Oxygen gas can be produced by decomposing potassium chlorate using the reaction below. If 138.6 g of KClO₃ is heated and decomposes completely, what mass of oxygen gas is produced?

 

            KClO₃ (s) -->  KCl (s)  +  O₂ (g)                   [unbalanced]

 

 

Answer to Practice Problem #1:

 

1. Balance your equation first.

            2KClO₃ (s) -->  2KCl (s)  +  3O₂ (g)             [balanced]

 

 

2. Convert from grams to moles using molar mass.

 

            To get moles from grams of potassium chlorate (KClO₃):      [molar mass = 122.55 g/mol]

 

                        138.6 g KClO₃  X  ( 1 mol  /  122.55 g ) = 1.131 mol KClO₃

 

3. Determine the limiting reagent [if necessary] (Use mole ratios to figure out.)

           

            * Not necessary to determine because there is only 1 reactant in this decomposition reaction.

 

 

4. Use ratios to find the moles of the reactant or product you need to find.

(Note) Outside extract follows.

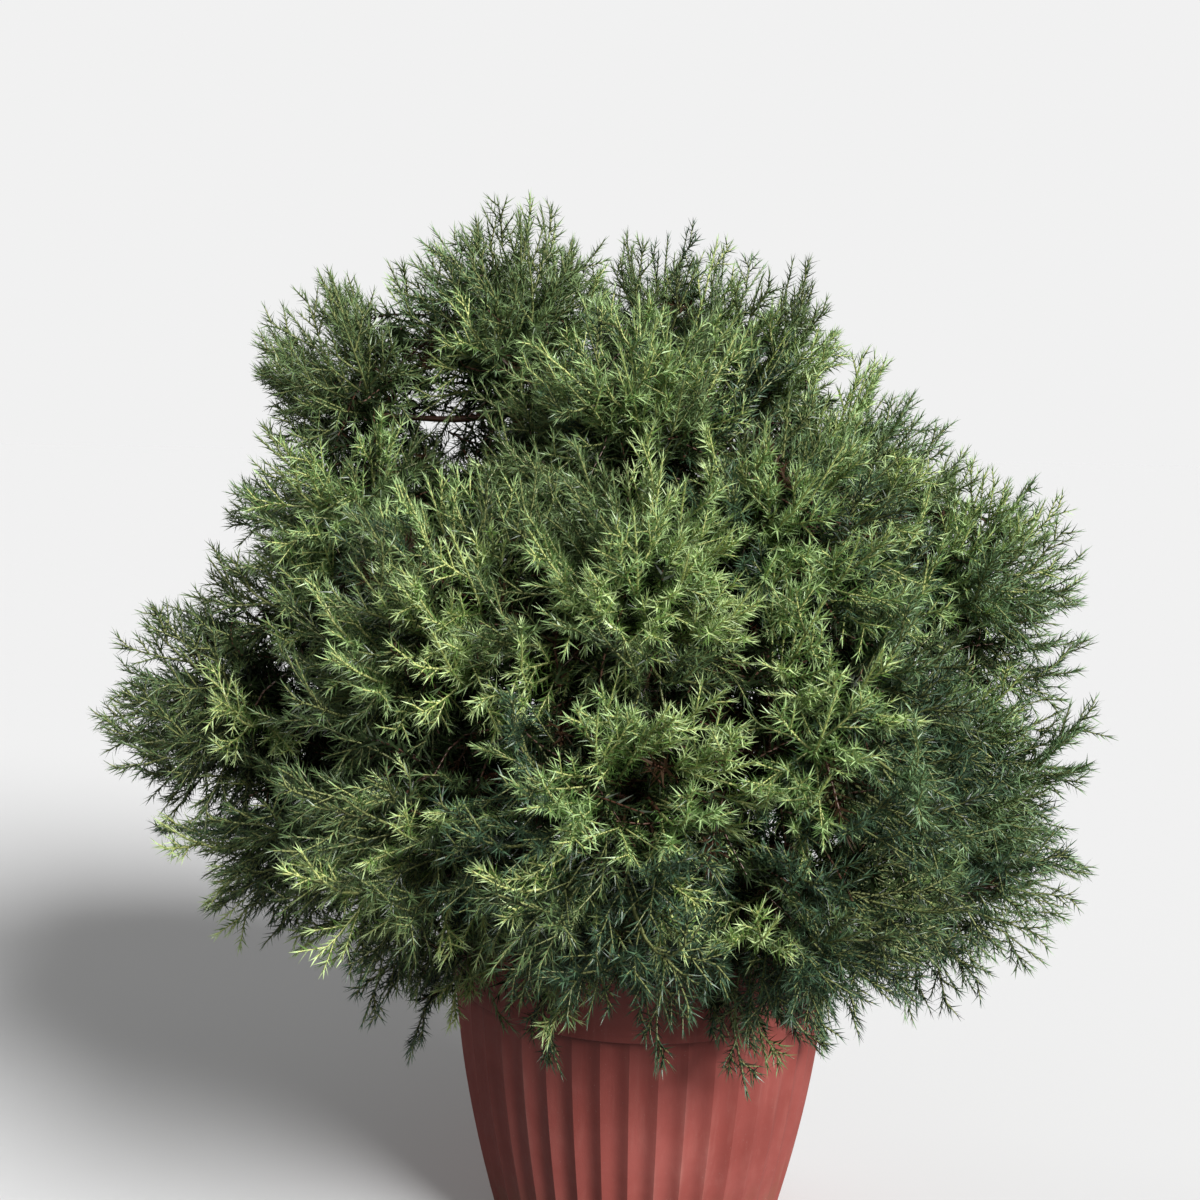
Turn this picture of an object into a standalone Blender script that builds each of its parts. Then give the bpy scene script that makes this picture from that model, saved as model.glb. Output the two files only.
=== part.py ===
"""A dwarf cedar shrub in a ribbed plastic patio pot.

Metres, +Z up. The origin is the centre of the pot's flat underside, and the
shrub's fullest, best side faces -Y. The crown is cut into masses of foliage
that meet face to face round a bare inside, where the boughs fan out from one
short stem.
"""

import math

import bpy
import numpy as np

for old in list(bpy.data.objects):
    bpy.data.objects.remove(old, do_unlink=True)

GAP = 0.0003                  # clearance between pieces that touch

# The pot: a foot, a fluted bowl that bellies out, a smooth rim band and a lip.
POT_HEIGHT = 0.400
FOOT_RADIUS = 0.176
FOOT_HEIGHT = 0.023
BOWL_FOOT_RADIUS = 0.179      # crest of the flutes, just over the foot
BOWL_TOP_RADIUS = 0.2285      # crest of the flutes, just under the band
BOWL_BELLY = 1.6              # above 1 the bowl bellies out
BAND_BOTTOM = 0.320
BAND_RADIUS = 0.2325
LIP_RADIUS = 0.240
LIP_HEIGHT = 0.014
WALL = 0.005
FLOOR = 0.006
FLUTES = 44
FLUTE_DEPTH = 0.0045

# The potting soil, and the stem that stands on it.
SOIL_TOP = 0.362
SOIL_SIDES = 44
STEM_SIDES = 12
STEM_RADIUS = 0.032
STEM_FLARE = 0.019            # how far the root flare widens the foot
STEM_ROOTS = 5                # swellings round the flare
STEM_STRAIGHT = 0.415         # the flare has run out at this height
STEM_TOP = 0.620

# The boughs, seated on the flats of the stem in four tiers and on its top.
TIERS = (0.437, 0.487, 0.537, 0.587)
BOUGH_SIDES = 6
BOUGH_STEPS = 5
BOUGH_BASE = 0.0115
BOUGH_TIP = 0.0055
BOUGH_RISE = 0.25             # rise over run where the lowest tier leaves the stem
BOUGH_STEEPER = 0.18          # added to that from each tier to the next
BOUGH_EASE = 0.33             # share of its span over which a bough bends at each end

# The crown.
HEART = (-0.02, -0.02, 0.66)  # the bare middle that the foliage stands round
MASS_SIDES = 12
MASS_RINGS = 7
HOLLOW = 0.72                 # a mass is cut flat this share of its girth inwards
SPREAD = 0.32                 # a mass is this much wider sideways than its girth
UNEVEN = 0.20                 # the swell of the lumps on a mass
LUMPS = 10
LUMP_POINT = 6                # the higher, the narrower a lump
RUGGED = 0.07                 # how much each point of the skin stands in or out
SEAM = 0.0004                 # between the masses that meet
RIM_CLEAR = 0.0010            # foliage over the pot lies this far off its rim
NEAR = 2.5                    # a mass has no seam with one further off than this many girths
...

            Since KClO₃ is the only reactant, it is the limiting reagent. You use the moles of KClO₃ if you have to calculate how many moles of oxygen gas (the product you're trying to find) are being produced. Use your mole ratios from your balanced equation:

 

                        1.131 mol KClO₃  X  ( 3 mol O₂ / 2 mol KClO₃ )  = 1.696 mol O₂ produced

 

 

5. Convert from moles back to grams of the new substance using that substance's molar mass.

 

            To get grams from moles of carbon (O₂):       [molar mass = 32 g/mol]

 

                        1.696 mol O₂  X  ( 32 g  /  1 mol ) = 54.286 g O₂ produced

 

 

Answer to Problem: 54.286 g O₂ produced